The audit recommended that Clemons be demoted, but the former Commissioner of Correction, Dora B. Schriro, redacted his name from the audit. Clemons was promoted several times since then. Schriro is now Emergency Services and Public Protection Commissioner in Connecticut under Democratic Governor Dannel Malloy.

Ponte, the current DOC Commissioner, said in a statement about Clemons’s retirement that he “was a model of stability in a tumultuous time.”

Joandrea Davis is the former head of Rikers women’s prison and Clemons’ sister-in-law. Gregory McLaughlin is a former warden of one of Rikers adolescent jails and was removed from his position in 2008 almost immediately after 18-year-old inmate Christopher Robinson was beaten to death by fellow inmates.

In the latest accusation of abuse by the DOC, last week 25 year-old Bishme Ayers told the Daily News that he was beaten and sodomized on July 4 at Jacobi hospital, where he had been taken for an epileptic seizure, by a Rikers guard. He was being held at Rikers on an assault charge.

According to Ayers, the guard handcuffed one wrist to the hospital bed and tied the other wrist to the bed with a sheet. “Then he started beating me up with the (baton) on my lower body, my legs. Then all of a sudden he shoved something in my rectum.” Ayers says that he smelled alcohol on the guard’s breath.

Ayers believes that the alleged rape was retribution for a complaint against Rikers guards in 2008. Ayers has filed intent to sue the city, and his lawyer has told the media that, “There are medical records that document the event.
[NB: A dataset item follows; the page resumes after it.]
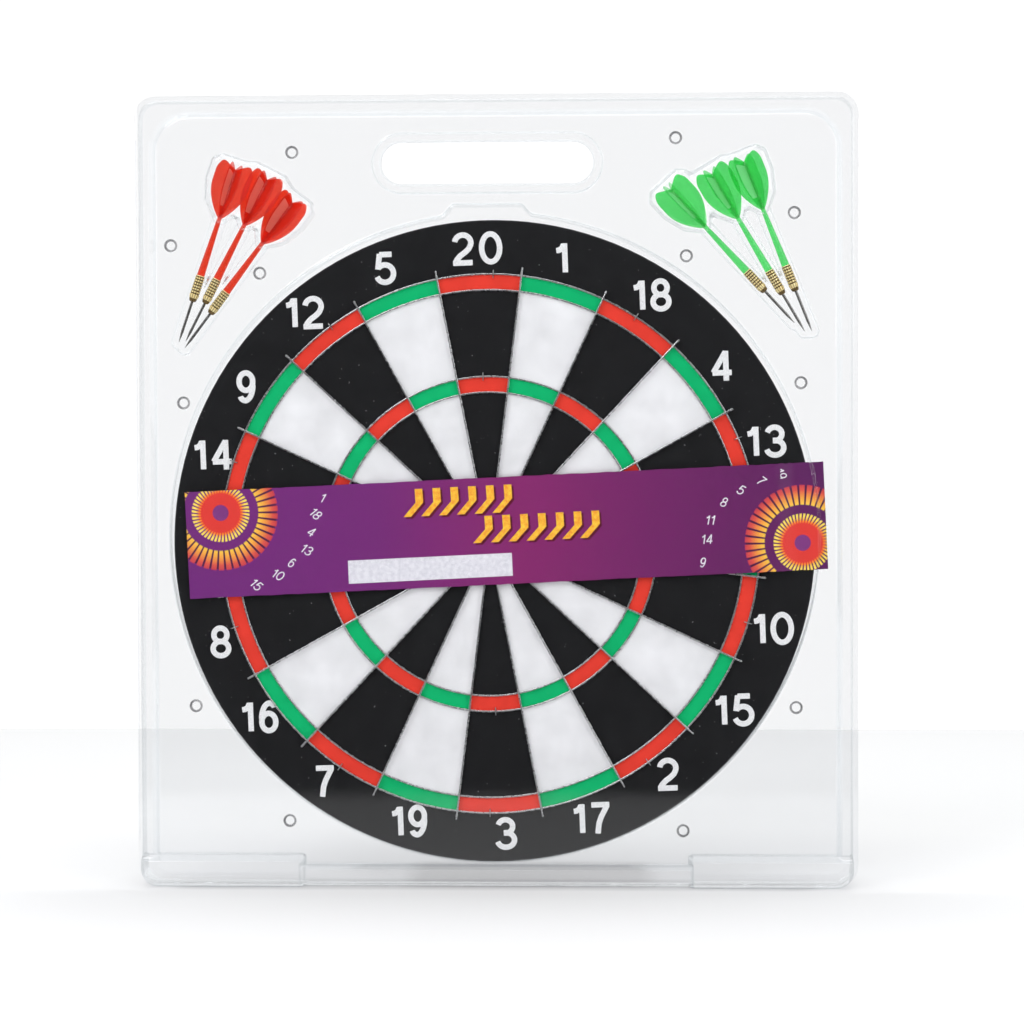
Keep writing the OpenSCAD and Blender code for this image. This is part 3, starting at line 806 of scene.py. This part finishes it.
def formed_sheet(name, front, recess_depth, recess_run, body):
    """One half of the pack: a closed skin of even thickness with drafted walls and rounded bends."""
    raised, carved, lines = sheet_walls(recess_depth, recess_run, front)
    outline = pack_outline(front)
    lines = [loop(outline), stadium_loop(HANDLE_HALF)] + lines
    loose = [(x, z) for x in range(-210, 211, 30) for z in range(30, 521, 30)]
    p, faces = triangulate(lines, loose, 1e-4,
                           lambda at: (sd_polygon(at, outline) < 0) & (sd_slot_reversed(at) < 0))
    if not front:
        faces = faces[:, ::-1]
    height, normal = height_and_normal(p, raised, carved)
    toward = -1.0 if front else 1.0
    outer = np.stack([p[:, 0], toward * height, p[:, 1]], 1)
    normal = normal * [1, toward, 1]
    inner = outer - normal * SHEET_T
    inner[:, 2] = np.maximum(inner[:, 2], 0)
    inner[:, 0] = np.maximum(inner[:, 0], -HALF_W)
    every = closed_skin(faces, len(p))
    # Faces round each press button take the darker tint, a painted shade on the button walls.
    away = sd_snaps(p[faces].mean(1))
    button_shade_faces = ((away > BUTTON_SHADE_RING[0]) & (away < BUTTON_SHADE_RING[1])).astype(int).tolist() * 2
    button_shade_faces += [0] * (len(every) - len(button_shade_faces))
    piece(f"{name}_formed", np.concatenate([outer, inner]), every, body,
          ["clear", "button"], button_shade_faces, normals=np.concatenate([normal, -normal]), replaces=[name])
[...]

A rape kit was done, which we believe shows physical findings consistent with something being inserted into the rectum.”

The violence and neglect at Rikers, far from being accidental or an aberration, is a part of the systemically applied policy of mass incarceration directed against the poorest sections of the working class in the US. Recently, relatives of inmates sued Madison County prisons in Alabama over the death of family members from easily treatable diseases. In Florida, the Department of Corrections is now under state and federal investigation for the deaths of over 200 inmates who have died under suspicious circumstances.

DOC SWAT teams were developed during the Giuliani Administration in 1995 for use against prisoners and recent reports have documented skyrocketing violence at Rikers under the administration of Michael Bloomberg. A finding issued earlier this month by the City Comptroller’s office found that violence at Rikers surged even as per-inmate spending increased.

The revelations of the brutality of New York’s prison system have come during the posting of cell-phone videos and a series of reports that have exposed the New York Police Department’s daily violence and widespread harassment especially of minority working class youth. The most notorious of these was the chocking death of Staten Island resident Eric Garner in July, which was caught on video by a bystander. The officer who killed Garner has not been charged with any crime.

A report issued this month by the John Jay College of Criminal Justice showed a 200 percent increase arrests for misdemeanor crimes, such as marijuana possession, since 1980.